I have often been surprised by a sudden “inspiration” triggered by a comment on the radio or something I have read.  Looking back, I realize it is because I had previously hidden away pertinent parts of God’s word, and my subconscious mind has worked it over, and may have actually made the connection some time previous, but something I see or hear triggered release of that connection.

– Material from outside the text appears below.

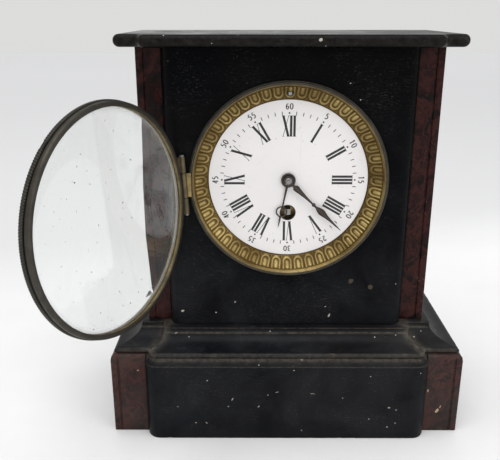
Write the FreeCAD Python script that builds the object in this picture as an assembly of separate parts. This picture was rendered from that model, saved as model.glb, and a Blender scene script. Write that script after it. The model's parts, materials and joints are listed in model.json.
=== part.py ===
"""Mantel clock: a black slate case with red marble strips and a round glazed door.

Lengths are millimetres and angles are degrees. X runs to the right, Y to the back and Z up.
Depths are first counted from the face of the front panel. Each finished piece is then moved so that
the origin is the middle of the base's underside.
"""

import FreeCAD
import Part
import math
import os

# Case
clock_height = 240.0
case_depth = 84.0
body_width = 173.0
panel_width = 144.0
panel_break = 8.3
front_thickness = 20.0
wall_thickness = 10.0
back_thickness = 6.5
slab_thickness = 6.9
slab_overhang = 10.5
slab_edge_round = 3.2
slab_corner_round = 4.0
strip_groove_width = 1.4
strip_groove_depth = 0.7
strip_groove_inset = 4.6

# Base and waist moulding
base_width = 215.0
base_height = 53.6
base_panel_width = 172.0
base_forward = 23.3
base_front_thickness = 17.0
base_marble_thickness = 14.0
base_side_thickness = 12.0
base_bevel = 3.6
marble_bevel = 2.3
bottom_thickness = 6.0
waist_height = 13.0
waist_ledge = 3.8
waist_lip = 3.3
waist_bead = 1.2
cove_mid_run_share = 0.27
cove_mid_rise_share = 0.34

# Bezel, sight ring and dial
dial_rise_share = 0.549
rim_radius = 57.65
rim_width = 1.7
rim_proud = 3.2
rim_bevel = 0.6
ring_width = 9.45
ring_front_proud = 2.2
ring_inner_depth = 4.2
ring_lip = 0.8
ring_lip_width = 1.8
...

If you have never intentionally tried the intuitive method, consider it.  Look back at some of the “aha” moments in you life, and see if they were not actually preceded by immersion, and incubation, maybe weeks or months before hand.  And do not neglect immersion in other “non-biblical” topics, such as hobbies, interests, current events, biographies, and even fiction.  All of these can provide balance to life and may yield rich analogies and ideas that morph into Biblical illustrations and object lessons.  But be immersed in an attentive way, continually filtering the material so you recognize error or heresy.  You may be surprised how effective this method can be in understanding and applying scripture.  The worse that can happen is that you will learn a lot more of God’s Word!